Regions and Cities at Glance shows that half of the regions within OECD countries had not recovered their pre-pandemic employment rates by the second quarter of 2022. Colombia and Costa Rica had the widest disparities of job recovery across their regions while Greece too had particularly unequal outcomes.
Some regions are also more vulnerable than others to the energy price and supply shocks triggered by the war in Ukraine. Areas with energy-intensive industries, cold regions and those that rely heavily on natural gas and fuel imports are the most exposed.
Remote regions are generally ahead in electricity production using renewables, while those around the capitals of many OECD countries are leading the transition towards electric and hybrid mobility, according to the report.
Carbon intensity of electricity generation: Europe and Asia-Pacific large regions (TL2), 2019
The report provides a broad set of indicators for regions and cities and sheds lights on within-country disparities in socio-economic, demographic and environmental trends over the past two decades.
It shows that industrial activities emitting high levels of greenhouse gases are often highly regionally concentrated.
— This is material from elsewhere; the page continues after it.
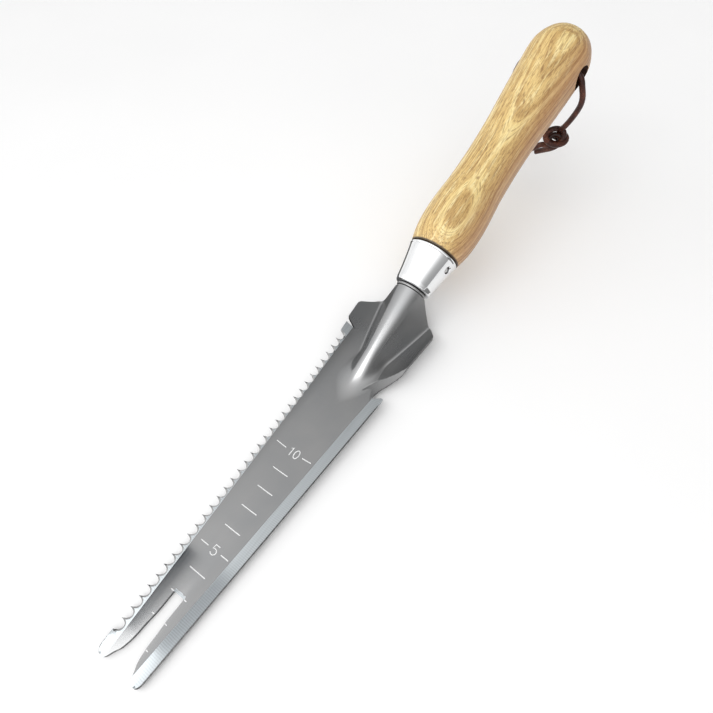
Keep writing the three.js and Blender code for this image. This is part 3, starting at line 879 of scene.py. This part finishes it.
def smooth_sheet(made):
    """Gives the unground faces the exact normals of their surface, so that reflections run smooth."""
    mesh = made.data
    places = np.array([v.co for v in mesh.vertices]) / MM - np.array(ZERO)
    x, y, z = places.T
    slope_x, slope_y = slopes(x, y)
    stand = standing(x, y)
    upright = np.stack([-slope_x, -slope_y, np.ones_like(x)], -1) / stand[:, None]
    near, facing = 0.03, 0.7  # how close to its surface and how square to it a face's corner has to be
    on_top = np.abs(z - upper(x, y)) < near
    on_under = np.abs(z - upper(x, y) + SHEET * stand) < near
    normals = [(0, 0, 0)] * len(mesh.loops)
    for face in mesh.polygons:
        if face.material_index != SHEET_ZONE:
            continue
        side = 1 if face.normal.z > 0 else -1
        fits = on_top if side > 0 else on_under
        for loop, vertex in zip(face.loop_indices, face.vertices):
            wanted = upright[vertex] * side
            if fits[vertex] and wanted @ np.array(face.normal) > facing:
                normals[loop] = tuple(wanted)
    mesh.normals_split_custom_set(normals)


def trim_neck(made):
    """Cuts the neck square to the handle's axis, just short of the ferrule."""
    side = 60.0
    corners = [on_handle(x * side, NECK_CUT + (side if far else 0), z * side)
               for far in (0, 1) for x, z in ((-1, -1), (1, -1), (1, 1), (-1, 1))]
    faces = [(0, 1, 2, 3), (7, 6, 5, 4), (0, 4, 5, 1), (1, 5, 6, 2), (2, 6, 7, 3), (3, 7, 4, 0)]
    cut(made, make_piece("neck_trim", corners, faces, [], "blade_steel", smooth=False))


# --- Etched scale ---

MARK_WIDTH, MARK_PROUD, MARK_SUNK, MARK_HALF, MARK_STEP = 0.38, 0.02, 0.05, 4.04, 0.8
# Marks as centimetre, left end and right end: whole ones, those beside a number, those at the slot
MARKS = [(centimetre, -MARK_HALF, MARK_HALF) for centimetre in (4, 6, 7, 8, 9)]
MARKS += [(5, -7.42, -3.8), (5, 3.0, 7.19), (10, -9.97, -5.0), (10, 4.0, 8.975)]
MARKS += [(1, -4.75, -3.65), (1, 3.65, 4.75), (2, -4.0, -2.95), (2, 2.95, 4.0),
          (3, -MARK_HALF, -2.8), (3, 2.8, MARK_HALF)]
FIVE = [(1.15, 2.0), (-0.95, 2.0), (-1.1, 0.2), (-0.3, 0.55), (0.6, 0.4), (1.2, -0.4), (1.1, -1.3),
        (0.4, -1.95), (-0.5, -1.95), (-1.2, -1.4)]
ONE = [(-0.7, 1.2), (0.1, 2.0), (0.1, -2.0)]
NOUGHT = [(1.15 * cos(k * pi / 8), 2.0 * sin(k * pi / 8)) for k in range(17)]
FIGURES = [(FIVE, -0.4, 50), (ONE, -2.1, 100), (NOUGHT, 0.8, 100)]


def etch(strokes):
    """A thin ribbon pressed onto the trough along each stroke."""
    points, faces = [], []
    for stroke in strokes:
        line = [Vector(p) for p in stroke]
        first = len(points)
        for k, p in enumerate(line):
            along = (line[min(k + 1, len(line) - 1)] - line[max(k - 1, 0)]).normalized()
            side = Vector((-along.y, along.x)) * (MARK_WIDTH / 2)
            for at in (p + side, p - side):
                height = trough(at.x)
                normal = Vector((-at.x, 0, TROUGH_RADIUS - height)) / TROUGH_RADIUS
                on = Vector((at.x, at.y, height))
                points += [on + normal * MARK_PROUD, on - normal * MARK_SUNK]
        for k in range(len(line) - 1):
            a, b = first + 4 * k, first + 4 * k + 4
            faces += [(a, a + 2, b + 2, b), (a + 1, b + 1, b + 3, a + 3),
                      (a, b, b + 1, a + 1), (a + 2, a + 3, b + 3, b + 2)]
        a, b = first, first + 4 * (len(line) - 1)
        faces += [(a, a + 1, a + 3, a + 2), (b, b + 2, b + 3, b + 1)]
    return points, faces


def scale_marks():
    strokes = []
    for centimetre, left, right in MARKS:
        count = max(2, round((right - left) / MARK_STEP))
        strokes.append([(left + (right - left) * k / count, 10.0 * centimetre) for k in range(count + 1)])
    for figure, x, y in FIGURES:
        strokes.append([(x + p[0], y + p[1]) for p in figure])
    make_piece("scale_marks", *etch(strokes), [etched_white()], "blade_steel", smooth=False)


# --- Ferrule, nail and tang ---

def ferrule_radius(along):
    """Outer radius at a place along the handle's axis, which is below zero there."""
    share = -along / FERRULE_LENGTH
    straight = FERRULE_LIP + (FERRULE_NOSE - FERRULE_LIP) * share
    return straight - FERRULE_HOLLOW * sin(pi * share)


def from_nail(profile, segments):
    """A profile turned about the nail's axis, whose places along it are heights over the handle's."""
    turn = Matrix.Rotation(-NAIL_TURN, 3, "Y") @ Matrix.Rotation(radians(-90), 3, "Z")
    return lathe(profile, segments, turn, (0, NAIL_ALONG, 0))


def ferrule():
    nose, rounding = ferrule_radius(-FERRULE_LENGTH), FERRULE_ROUND
    outer = []
    for k in range(8, -1, -1):
        angle = radians(90 * k / 8)
        outer.append((-FERRULE_LENGTH + rounding * (1 - sin(angle)),
                      nose - rounding * (1 - cos(angle))))
    outer += [(a, ferrule_radius(a)) for a in np.arange(-FERRULE_LENGTH + 1.8, -1.6, 0.8)] + FERRULE_BEAD
    inner = [(a, ferrule_radius(a) - FERRULE_WALL) for a in np.arange(0, -FERRULE_LENGTH + 1.6, -2.0)]
    floor = -FERRULE_LENGTH + FERRULE_FLOOR
    inner += [(floor, ferrule_radius(floor) - FERRULE_WALL), (floor, FERRULE_HOLE + 0.2)]
    bore = [(floor - 0.2, FERRULE_HOLE), (-FERRULE_LENGTH + 0.3, FERRULE_HOLE),
            (-FERRULE_LENGTH, FERRULE_HOLE + 0.3)]
    made = make_piece("ferrule_shell", *lathe(outer + inner + bore, 128), [chrome()], "ferrule_chrome")
    dimple = [(6, 0), (6, NAIL_HOLE), (11.4, NAIL_HOLE), (12.6, NAIL_HOLE + 0.9),
              (20, NAIL_HOLE + 4), (20, 0)]
    cut(made, make_piece("nail_dimple", *from_nail(dimple, 40), [], "ferrule_chrome"))
    mark_sharp(made)
    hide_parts("ferrule")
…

More than 50 regions across the OECD rely primarily on heavily polluting coal for electricity generation.
Another 50 European regions use mostly natural gas, a cleaner source but one that depends on imports and which needs to be phased out.
The data also covers demographic trends and shows, for instance, that since 2000, the share of population living in cities has increased by around 3 percentage points across the OECD, mainly at the expense of rural areas.
During this period, the share of population in towns and semi-dense areas and in rural areas has decreased on average by 1.3 and 1.5 percentage points, respectively. The relative growth of cities was particularly strong in Iceland, New Zealand and Türkiye, where their population share rose by over 7 percentage points.
The data and visualisations can be accessed through the OECD Regions and Cities Statistical Atlas and the OECD Regional Well-being web-too, which provides a snapshot on how each region performs when it comes to education, environment, safety and other topics important to people’s well-being.